Systematic reviews employ a methodical, replicable approach that includes comprehensive searches, systematic integration of results, critical appraisal of evidence, and synthesis to link theory and evidence. This guide outlines how to plan, conduct, organize, and present systematic reviews—both quantitative and qualitative—by detailing core standards, principles, common problems, and advocating their use to clarify replication and inconsistencies in research. The authors describe a step‑by‑step framework for systematic reviews, covering search strategy, data extraction, quality assessment, synthesis, and reporting, and highlight typical methodological challenges. The authors contend that systematic reviews are essential for determining whether findings replicate, explaining inconsistencies, and addressing the replication crisis.

Abstract

Systematic reviews are characterized by a methodical and replicable methodology and presentation.

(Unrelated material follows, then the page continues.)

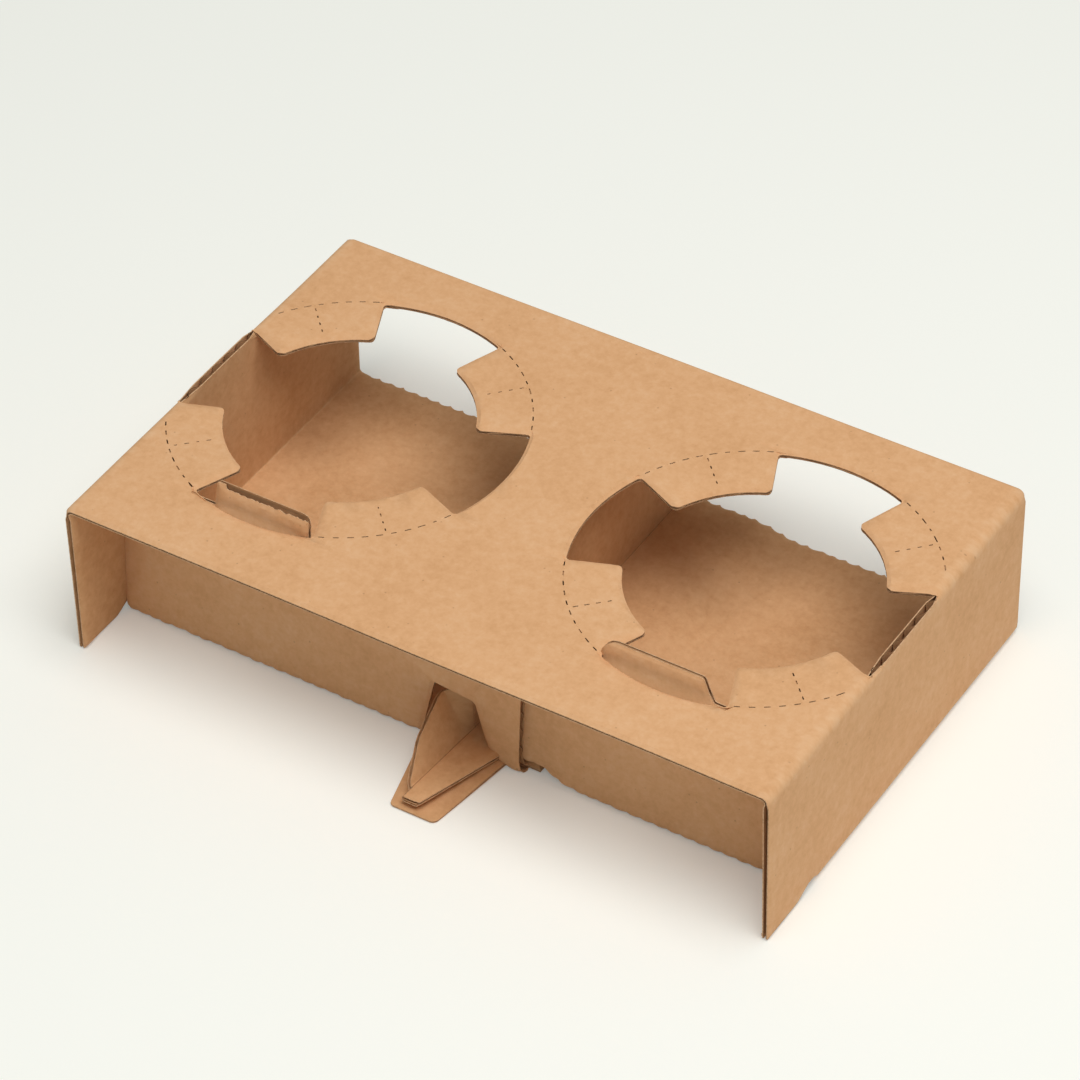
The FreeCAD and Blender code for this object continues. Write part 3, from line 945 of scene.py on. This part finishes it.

They involve a comprehensive search to locate all relevant published and unpublished work on a subject; a systematic integration of search results; and a critique of the extent, nature, and quality of evidence in relation to a particular research question. The best reviews synthesize studies to draw broad theoretical conclusions about what a literature means, linking theory to evidence and evidence to theory. This guide describes how to plan, conduct, organize, and present a systematic review of quantitative (meta-analysis) or qualitative (narrative review, meta-synthesis) information. We outline core standards and principles and describe commonly encountered problems. Although this guide targets psychological scientists, its high level of abstraction makes it potentially relevant to any subject area or discipline. We argue that systematic reviews are a key methodology for clarifying whether and how research findings replicate and for explaining possible inconsistencies, and we call for researchers to conduct systematic reviews to help elucidate whether there is a replication crisis.